By Cydney Posner
Following is a link to an article in the NYT's DealBook highlighting recent shifts in shareholder activism. In particular, the article contends that this proxy season witnessed activism by "a more formidable foe than the typical corporate gadfly: the mainstream investor." Although shareholder activism has been, and continues to be, primarily the province of "labor unions and activist investors with large personalities and forceful demands, increasingly it is mutual funds and other more tempered institutional shareholders who are criticizing lavish pay packages and questioning corporate governance." The article attributes the new initiative by institutional investors to the impact of new regulations together with frustration over "laggard stock performance and recent scandals…." The result has been rejection of company policies and support of proposals to reform corporate boards –as well as board shake-ups --at a number of large companies.
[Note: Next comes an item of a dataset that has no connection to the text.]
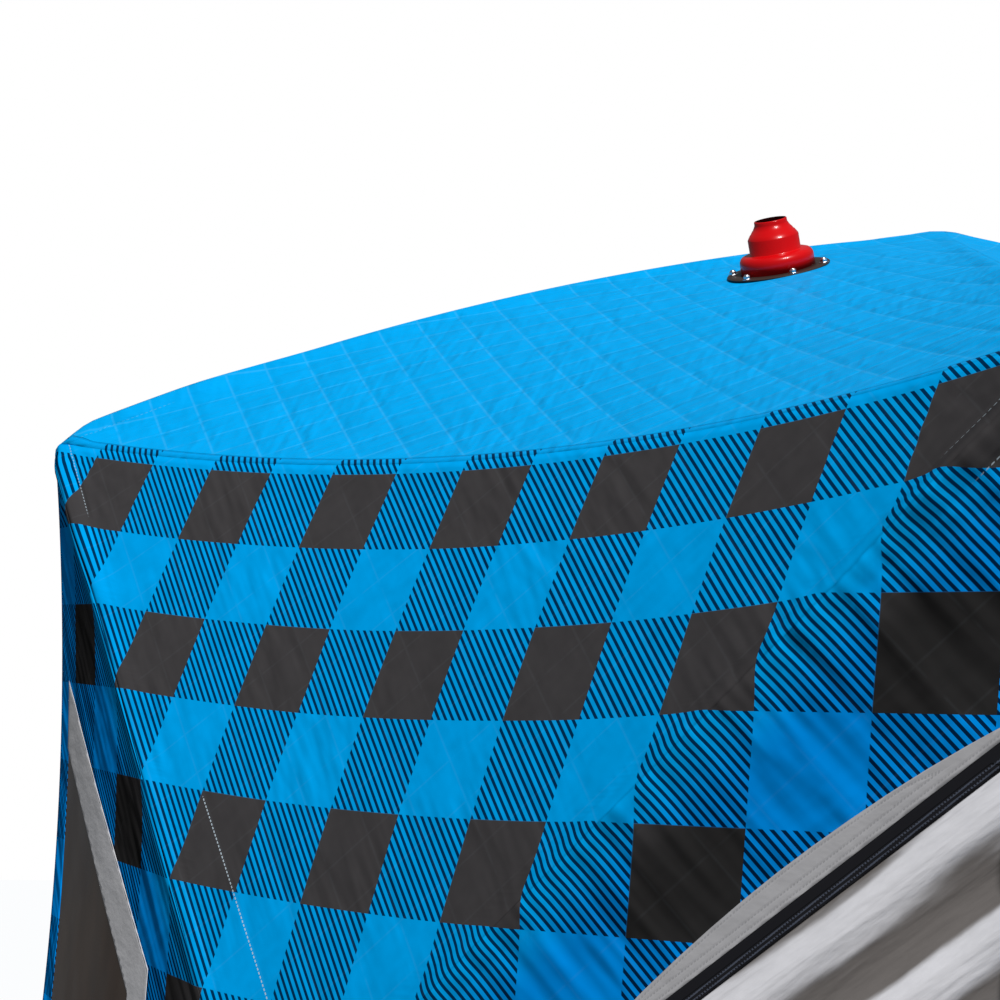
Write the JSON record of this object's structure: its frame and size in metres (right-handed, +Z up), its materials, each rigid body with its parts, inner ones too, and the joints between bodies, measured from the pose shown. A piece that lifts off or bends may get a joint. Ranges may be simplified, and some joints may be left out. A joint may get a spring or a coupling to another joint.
{
  "type": "pop-up ice fishing hut",
  "caption": "Square pop-up ice fishing hut: quilted plaid walls and blue roof pushed out by hubs and rods, with a side door, cut-tip windows, a snow skirt and a red chimney boot.",
  "frame": {"origin": "on the ground at the middle of the footprint", "axes": "+Z up, the wall with the door faces -Y"},
  "size_m": [2.24, 2.24, 2.0018],
  "materials": {
    "plaid_cloth": "quilted blue and black plaid cloth",
    "roof_cloth": "plain blue quilted cloth",
    "border_cloth": "light grey cloth",
    "clear_film": "clear window film",
    "zipper_tape": "black zipper tape with stitched teeth",
    "door_cloth": "shiny light grey cloth, wrinkled",
    "slider_metal": "black painted zipper slider",
    "rod_fibre": "black glass fibre rod",
    "hub_plastic": "black moulded plastic",
    "corner_plastic": "black moulded plastic",
    "skirt_cloth": "black coated cloth",
    "clamp_plate": "black clamping plate",
    "red_silicone": "glossy red silicone rubber",
    "bolt_steel": "bright steel",
    "webbing": "black woven webbing"
  },
  "bodies": {
    "root": {"back_rods": "rod_fibre", "back_skirt": "skirt_cloth", "back_wall_bottom": "plaid_cloth", "back_wall_left": "plaid_cloth", "back_wall_right": "plaid_cloth", "back_wall_top": "plaid_cloth", "chimney_bolts": "bolt_steel", "chimney_boot": "red_silicone", "chimney_plate": "clamp_plate", "corner_feet": "corner_plastic", "door_border": "border_cloth", "door_panel": "door_cloth", "door_zipper": "zipper_tape", "front_rods": "rod_fibre", "front_skirt": "skirt_cloth", "front_wall_bottom": "plaid_cloth", "front_wall_left": "plaid_cloth", "front_wall_right": "plaid_cloth", "front_wall_top": "plaid_cloth", "hub_caps": "hub_plastic", "left_rods": "rod_fibre", "left_skirt": "skirt_cloth", "left_wall_bottom": "plaid_cloth", "left_wall_left": "plaid_cloth", "left_wall_right": "plaid_cloth", "left_wall_top": "plaid_cloth", "peak_cover": "roof_cloth", "pull_loops": "webbing", "right_rods": "rod_fibre", "right_skirt": "skirt_cloth", "right_wall_bottom": "plaid_cloth", "right_wall_left": "plaid_cloth", "right_wall_right": "plaid_cloth", "right_wall_top": "plaid_cloth", "roof_back": "roof_cloth", "roof_front": "roof_cloth", "roof_hub": "hub_plastic", "roof_left": "roof_cloth", "roof_right": "roof_cloth", "roof_rods": "rod_fibre", "top_corners": "corner_plastic", "wall_hubs": "hub_plastic", "window_borders": "border_cloth", "window_panes": "clear_film", "zipper_slider": "slider_metal"}
  },
  "joints": []
}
Broadridge estimates that the number of shareholder proposals increased by 3% this year to 595; however, in light of the fact that say on pay is now mandatory and no longer the subject of shareholder proposals, that increase is significant. ISS estimates that there will be more proxy fights during the first half of 2012 than occurred during all of 2011. Corporate governance issues are particularly prominent. For example, ISS estimates that proposals to de-classify boards increased 41% this year to 79 proposals, an increase the article attributes in part to an initiative by Harvard Law School's Shareholder Rights Project. In addition, the article points to management scandals, which have "given investors plenty of ammunition," such as the "firestorm" at Yahoo over misstatements in the CEO's resume that led to his eventual resignation, a move initiated by a hedge fund that had not otherwise engaged in a "real activist fight in five years." Other major companies have faced significant opposition to board members, especially compensation committee members, prompted by "unlikely partnerships" between strident well-known activists and institutional investors that typically "sh[y] away from the spotlight." A number of these embattled companies have been compelled to make significant concessions. As one commentator noted, " ‘[w]hen traditionally quieter investors join the chorus, it resonates so much more,' [adding] "that mainstream investors are increasingly hiring in-house experts to vet companies and pinpoint problems with board members." A principal at a money management company maintained that " ‘We're not trying to be activists….Shareholders are paying attention to what C.E.O.'s are getting paid. Investors can't ignore it anymore.' "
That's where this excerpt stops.